If you want to use `astminer` as a library in your Java/Kotlin-based data mining tool, check the following usage examples:

* Simple standalone [example scripts](src/examples) in Java and Kotlin with calling to different APIs of `astminer`.
* [psiminer](https://github.com/JetBrains-Research/psiminer), a mining tool that uses `astminer` to extract paths from PSI trees. See the [code2seq storage implementation] (https://github.com/JetBrains-Research/psiminer/blob/master/psiminer-core/src/main/kotlin/storage/paths/Code2SeqStorage.kt).

Please consider trying Kotlin for your data mining pipelines: from our experience, it is much better suited for data collection and transformation instruments than Java.

## Contribution

We believe that `astminer` can find use beyond our own mining tasks.

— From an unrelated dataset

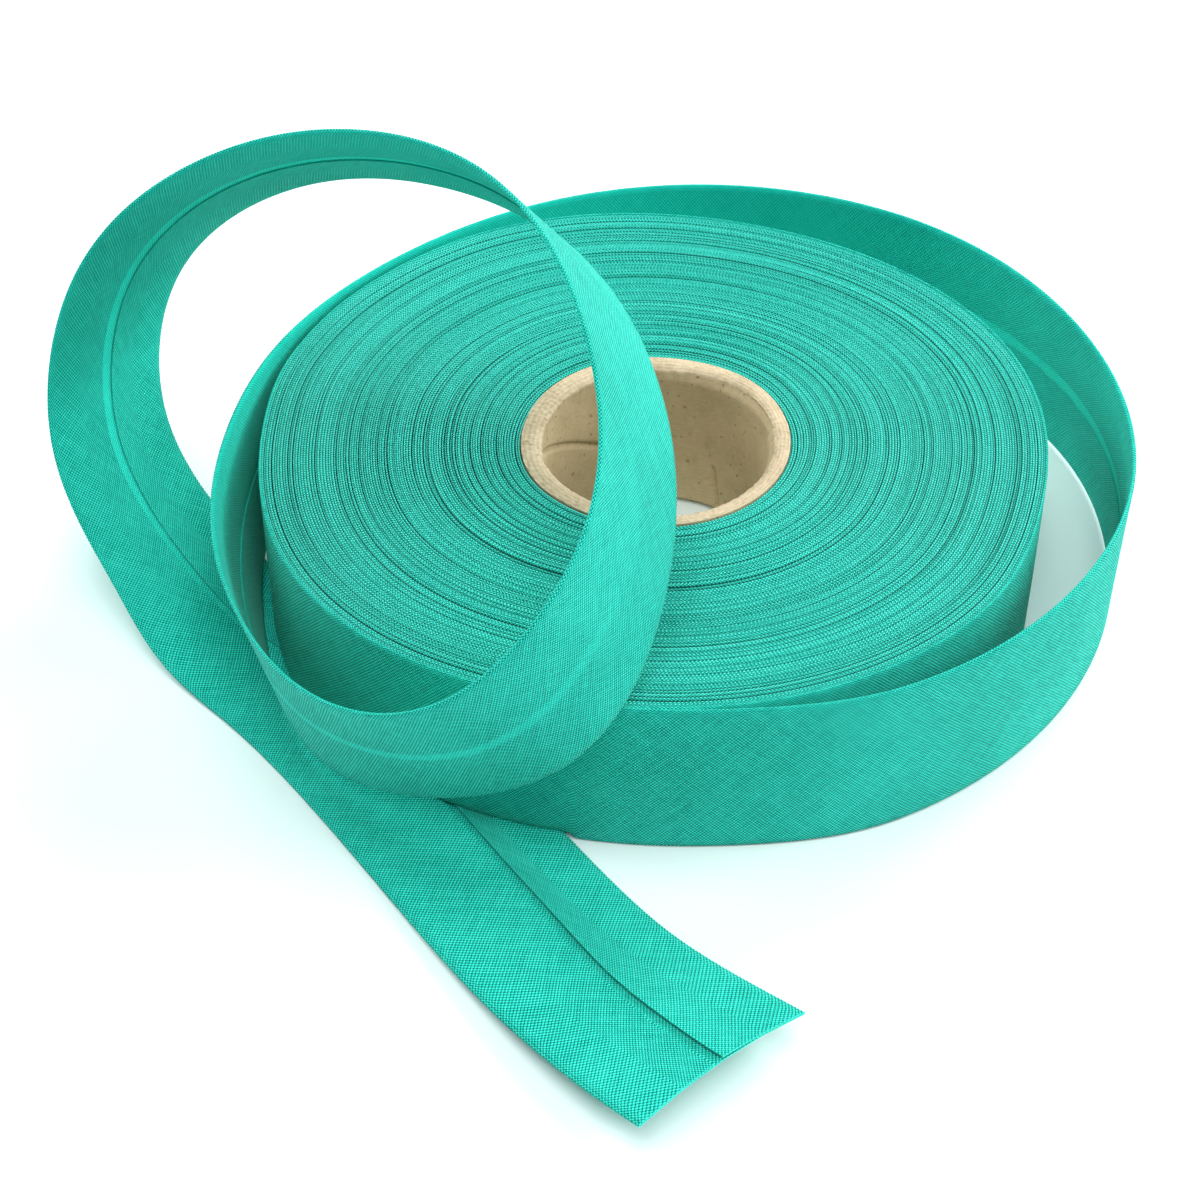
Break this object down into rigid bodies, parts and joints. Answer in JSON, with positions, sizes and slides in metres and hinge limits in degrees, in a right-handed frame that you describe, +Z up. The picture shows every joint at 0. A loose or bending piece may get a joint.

Please help make `astminer` easier to use by sharing your use cases. Pull requests are welcome as well.
Support for other languages and documentation are the key areas of improvement.

## Citing `astminer`

A [paper](https://zenodo.org/record/2595271) dedicated to `astminer` (more precisely, to its older version [PathMiner](https://github.com/vovak/astminer/tree/pathminer)) was presented at [MSR'19](https://2019.msrconf.org/).
If you use `astminer` in your academic work, please cite it.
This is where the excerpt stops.